The three officers have been called to appear before the Home Affairs Select Committee to provide a "full explanation" of what happened.

The committee's chairman Keith Vaz said: "I note the statement by the three officers concerned. We have now asked them to appear before the committee to provide a full explanation of what they have said and the circumstances leading up to their statement. Such evidence will be most helpful to the committee's inquiry."

The officers, who were representing the forces of West Mercia, Warwickshire and West Midlands, were spared misconduct proceedings by an internal investigation led by West Mercia Police after they were accused of trying to discredit the politician.

But the Independent Police Complaints Commisison (IPCC) later disputed the findings and said there were issues of "honesty and integrity" among the three Police Federation representatives.

In a statement issued by the Police Federation, which represents tens of thousands of rank-and-file officers, the three men said: "The reputation of, and public confidence in, the police service is of immense concern to each of us.

"We acknowledge the investigation's criticism relating to our poor judgment in talking to the media following the meeting with Andrew Mitchell, for which we take this opportunity to apologise.

"We would like to emphasise - as we did to the investigation - that in no way did any of us ever plan or intend to mislead anyone about what occurred during this meeting or otherwise."

Mr Mitchell met the three officers after he was accused of calling officers guarding Downing Street ''plebs'' in a foul-mouthed rant as he was asked to cycle through a side gate on September 19 last year.

The Tory MP met Mr MacKaill, Det Sgt Hinton and Sgt Jones on October 12 last year at his office to "clear the air".

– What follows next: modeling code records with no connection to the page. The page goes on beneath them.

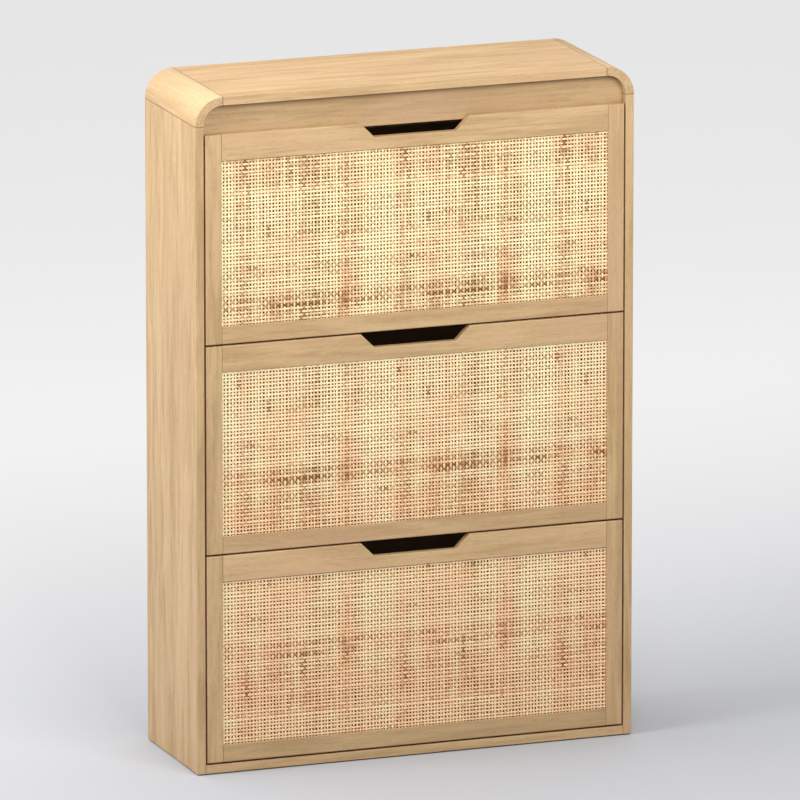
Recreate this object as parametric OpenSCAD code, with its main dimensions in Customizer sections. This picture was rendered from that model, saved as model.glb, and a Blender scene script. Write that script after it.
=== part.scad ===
// Shoe cabinet with three tip-out doors, one above the other. Millimetres, +Z up.
// The origin is the middle of the footprint on the floor, and the doors face -Y.

/* [Cabinet] */
// overall width
body_w = 800; // [700:10:900]
// overall depth
body_d = 260; // [240:5:300]
// overall height, glides included
body_h = 1190; // [1100:5:1300]
// thickness of every carcass board
panel_t = 15; // [12:1:19]
// outer radius of the two rounded top corners
corner_r = 50; // [40:1:70]
// height of the plastic glides under the sides
glide_h = 2; // [2:1:4]
// how far the header panel sits behind the door fronts
header_set = 17.5; // [16:0.5:25]
// lower edge of the header, measured down from the underside of the top
header_h = 60; // [50:1:80]
// height of the wall rail behind the top door
wall_rail_h = 70; // [60:5:100]

/* [Doors] */
// door width
door_w = 764; // [664:2:864]
// door height
door_h = 366; // [340:1:400]
// door thickness
door_t = 15; // [12:1:18]
// gap between doors and around them
door_gap = 3; // [2:0.5:4]
// width of the stiles
stile_w = 29; // [25:1:45]
// height of the top rail
top_rail_h = 46; // [40:1:70]
// height of the bottom rail
bottom_rail_h = 31; // [25:1:50]
// width of the finger notch at its mouth
notch_w = 200; // [120:5:240]
// depth of the finger notch
notch_d = 25; // [18:1:30]
// front lip that the cane rests against
cane_lip = 3; // [2:0.5:6]
// width of the rebate behind the opening
rebate_w = 8; // [6:1:12]
// thickness of the cane webbing
cane_t = 1.6; // [1:0.1:3]

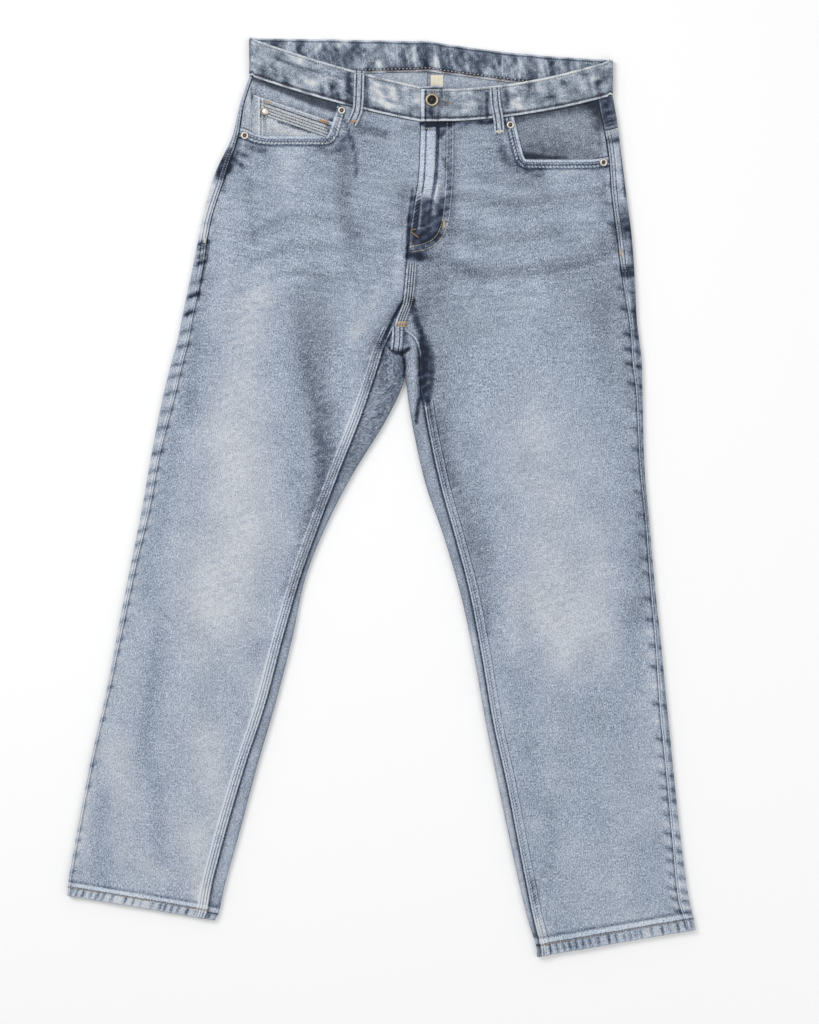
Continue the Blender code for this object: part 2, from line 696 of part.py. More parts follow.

A transcript shows Mr Mitchell apologised for swearing at the police officers but denied using the word "plebs", while in comments made after the meeting Mr MacKaill claimed the former Tory chief whip refused to provide an account of the incident.

West Mercia Police conducted an internal investigation into claims the three officers were trying to discredit Mr Mitchell but concluded there was no case to answer for misconduct or gross misconduct.

However, the IPCC concluded they should have faced a misconduct panel.

Prime Minister David Cameron insisted Mr Mitchell was owed an apology by police and said the conduct of the officers was "not acceptable".

The Crown Prosecution Service is considering whether to bring criminal charges following Scotland Yard's £230,000-plus investigation, known as Operation Alice.